I love Ellington’s soundies! I love soundies in general but he made some particularly fine ones. Duke Ellington also did quite a few feature films. He was in “Cabin In The Sky” with Ethel Waters, Eddie “Rochester” Anderson, and Lena Horne to name a few. I haven’t seen it in years but I remember it being full of the stereotypes you expect from a movie of that era. But it also had some fantastic performances by an amazing all star cast. Now that I’ve been reminded of it, I think I’ll buy that one along with “Stormy Weather” which I love and which was released the same year.
Ethel Waters is also in that little clip of young Sammy Davis I put up a few posts ago. While I was reading up on Duke I took a bit of a tangent to locate the source of that clip.
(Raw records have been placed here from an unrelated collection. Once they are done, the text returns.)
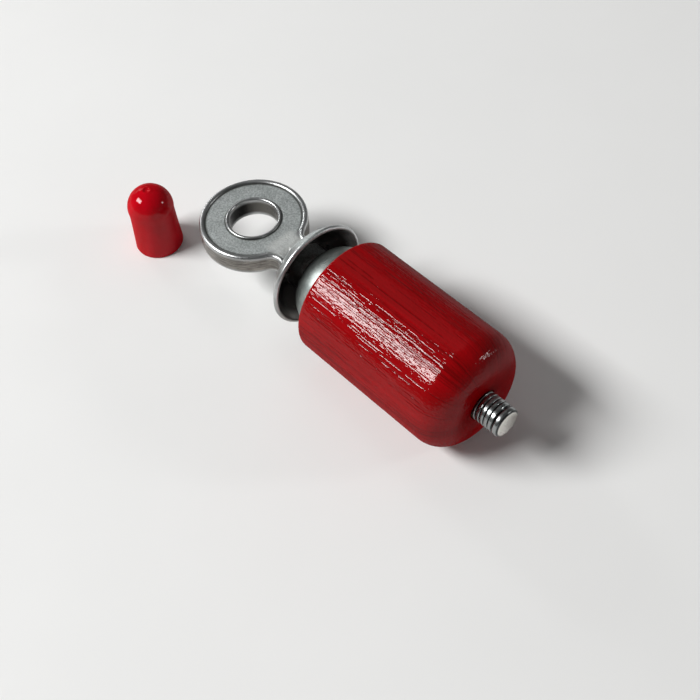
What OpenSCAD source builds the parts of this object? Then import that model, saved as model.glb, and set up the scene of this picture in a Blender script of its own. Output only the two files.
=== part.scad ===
// A twist bird call: a cast ring handle and a metal plug turn in the bore of a wooden barrel, and the
// rubbing of metal on wood makes the chirp. A threaded stud runs through the plug and the barrel.
// A small soft cap, with a cake of rosin in its closed end, stands beside the call.
// The call lies along X with its ring towards -X, Z is up, and the barrel's underside is at Z = 0.

/* [Barrel] */
// Diameter of the wooden barrel
barrel_d = 19.6; // [16:0.1:26]
// Length of the wooden barrel
barrel_len = 29.5; // [26:0.1:45]
// Radius of the rounding at the tail end
tail_round = 4.6; // [2:0.1:6]
// Radius of the small rounding at the mouth
mouth_round = 0.5; // [0.2:0.1:1]

/* [Plug] */
// Diameter of the plug that rubs in the bore
plug_d = 11; // [9:0.1:12]
// Length of the plug inside the bore
plug_len = 18; // [12:0.1:20]
// Largest diameter of the domed shoulder
shoulder_d = 14.6; // [14:0.1:17.5]
// Radius of the dome in section
dome_r = 5; // [3.5:0.1:5.6]
// Height of the shoulder's straight edge
shoulder_edge = 1.2; // [0.5:0.1:1.5]
// Play between the plug and its bore, all round
plug_play = 0.05; // [0.02:0.01:0.1]
// Gap between the shoulder and the mouth
seat_gap = 0.05; // [0.02:0.01:0.3]
// Free depth of the bore beyond the plug
bore_spare = 1; // [0.3:0.1:2]

/* [Stud] */
// Diameter of the stud over the thread on its free end
thread_d = 4.83; // [4.6:0.01:5.2]
// Diameter of the stud's plain shank
shank_d = 4.3; // [3.6:0.1:4.4]
// Length of stud that stands out of the tail
stub_len = 4.8; // [3:0.1:8]
// Gap between the barrel's tail and the start of the thread
thread_gap = 0.1; // [0.05:0.05:0.3]
// Chamfer at the stud's ends
stud_chamfer = 0.5; // [0.2:0.1:0.8]
// Play between the shank and its holes in plug and handle, all round
shank_play = 0.07; // [0.03:0.01:0.1]
// Play between the thread and the hole in the tail, all round
tail_play = 0.07; // [0.03:0.01:0.2]
// Depth of the stud's socket in the handle's boss
socket_depth = 3; // [2:0.1:3.5]
// Gap between the stud's inner end and the bottom of its socket
socket_gap = 0.3; // [0.2:0.1:0.5]

/* [Ring] */
// Outer diameter of the ring
ring_d = 17.9; // [16:0.1:24]
// Diameter of the eye through the ring
eye_d = 8.1; // [6:0.1:10]
// Thickness of the ring over its beads
ring_t = 3.7; // [3:0.1:5]
// Width of the raised bead round the rim
bead_w = 1; // [0.8:0.05:1.2]
// Width of the finer bead round the eye
eye_bead_w = 0.6; // [0.4:0.05:0.8]
// Depth of the flat field below the beads
field_depth = 0.35; // [0.2:0.05:0.6]

/* [Neck] */
// Radius of the hollows that draw in the neck's sides, each touching the ring and the dish
neck_hollow = 2; // [1.5:0.1:2.5]
// Length from the ring's edge to the back of the dish
neck_len = 1.7; // [1.2:0.1:2.4]
// Radius of the flare that rises from the neck to the back of the dish
flare_r = 2.6; // [2:0.1:3.2]

/* [Dish] */
// Diameter of the dish over its lip
dish_d = 17.9; // [16:0.1:20]
// Depth of the dish
dish_depth = 4.2; // [3.2:0.1:5]
// Thickness of the dish's wall
dish_wall = 0.8; // [0.7:0.1:1.2]
// Gap between the dish's lip and the barrel
dish_gap = 5.9; // [5.5:0.1:8]
// Diameter of the boss in the middle of the dish
boss_d = 7.6; // [7:0.1:9]

/* [Cap] */
// Diameter of the cap at its open end
cap_d = 8.2; // [7.8:0.1:10]
// Diameter of the cap's wall just under its dome
cap_neck_d = 7.6; // [7:0.1:7.8]
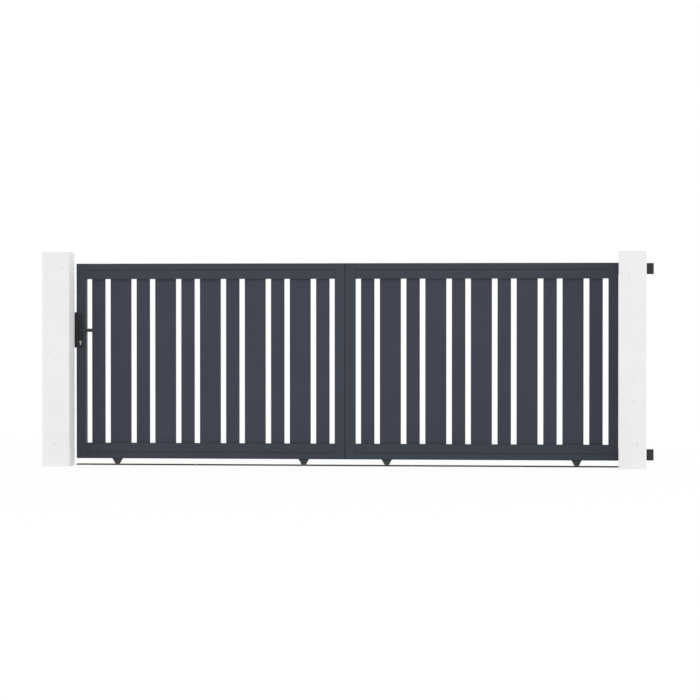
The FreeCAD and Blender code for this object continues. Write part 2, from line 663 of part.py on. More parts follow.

It’s from a 1933 short film called “Rufus Jones For President.” In it Sammy plays Rufus, a young boy who falls asleep and dreams he is president. That tap numer you see is his first act in office. I watched this one last night and all I could say was “wow!” Mainstream Hollywood movies of this era almost always contain offensive stereotypes but… “WOW!” This thing is hilariously offensive. They actually appoint ministers of fried chicken and watermelon and then it REALLY gets rude! The only non-insulting moments in the whole thing are the musical numbers. During the height of the civil rights movement people used to get really angry about the stereotypes perpetuated in films like this one. Personally I think in 1933 when many Americans were out of work and struggling, a cast of 20 or so Black actors and heaven knows how many crew members got to take home a paycheck. They created a film that features 3 great Ethel Waters songs and a song and dance by young Sammy Davis who, at that point, had already been working in show business more than half his life. If I ever find this one on DVD I will pick it up too for the great music and for the historical significance.
PS I may get disbarred from the Fraternal Order Of Black People for saying this, but a lot of Black people, myself included, really do enjoy fried chicken and watermelon. Sue me for spilling the secret but that’s just dang good eatin’ right there!